During a job interview, employers should not ask you where you got your experience. They should consider all of your work experience, in any country. Employers should only ask specifically about “Canadian” experience if they can show it is really needed to do the job (that it is a “legitimate requirement”) and that providing “accommodation” would cause “undue hardship”.

Therefore, employers who continue to consider Canadian work experience during the hiring process should do so with caution, and with their obligations under human rights legislation in mind.

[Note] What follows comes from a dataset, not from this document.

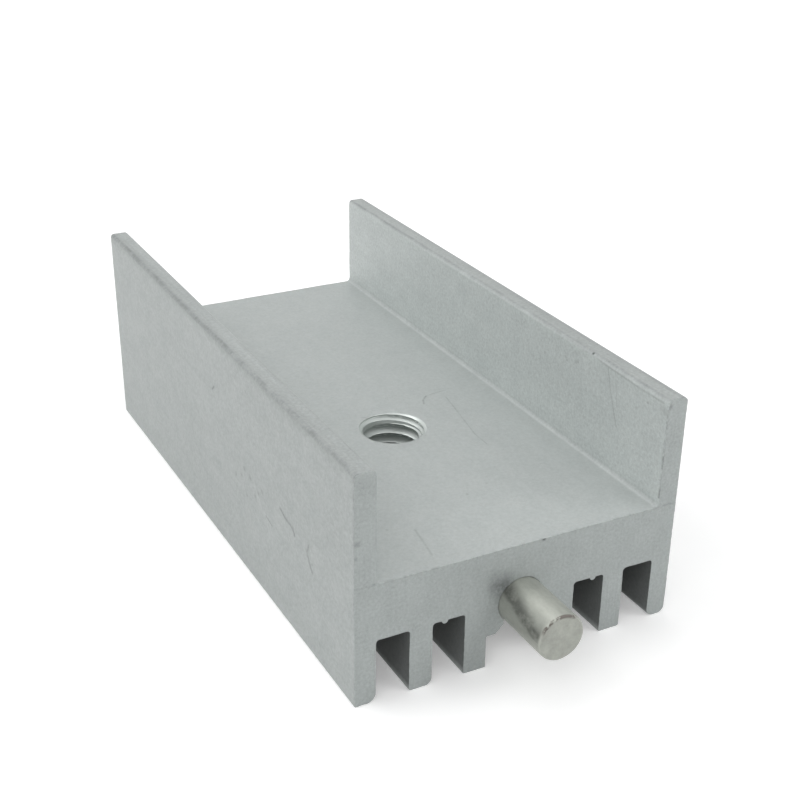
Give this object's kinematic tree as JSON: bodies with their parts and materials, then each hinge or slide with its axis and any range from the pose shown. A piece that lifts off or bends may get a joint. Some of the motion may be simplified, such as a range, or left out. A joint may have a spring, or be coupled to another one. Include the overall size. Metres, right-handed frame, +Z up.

Consultation on use of NDAs

In connection with the tabling of Bill 149, the government also announced that it would be launching consultations on restricting the use of non-disclosure agreements in the settlement of cases of workplace sexual harassment, misconduct or violence. This consultation comes on the heels of legislation passed in the United States, which prohibits the enforcement of NDAs that would prevent a sexual harassment or assault victim from speaking out about their allegations. It also follows Prince Edward Island’s recent introduction of legislation6, the first of its kind in Canada, which restricts the use of non-disclosure agreements in cases of discrimination or harassment.

Other employment law developments across the country

Bill 149 is one of many employment law developments we have seen across the country in the past several weeks.

Some highlights include the following:

  • British Columbia recently published the Pay Transparency Regulation7, which provides further details on how employers should be preparing the now-required pay transparency reports.
  • Prince Edward Island introduced Bill 106, which proposes to add new paid sick leave entitlements to the PEI Employment Standards Act.
  • New Brunswick published a consultation paper regarding potential amendments to their employment standards legislation to increase the length of unpaid sick leave and to add a new paid sick leave entitlement.
  • Nova Scotia has launched a consultation seeking feedback on workplace harassment and its potential inclusion in Nova Scotia’s Occupation Health and Safety Act to better prevent and address workplace harassment.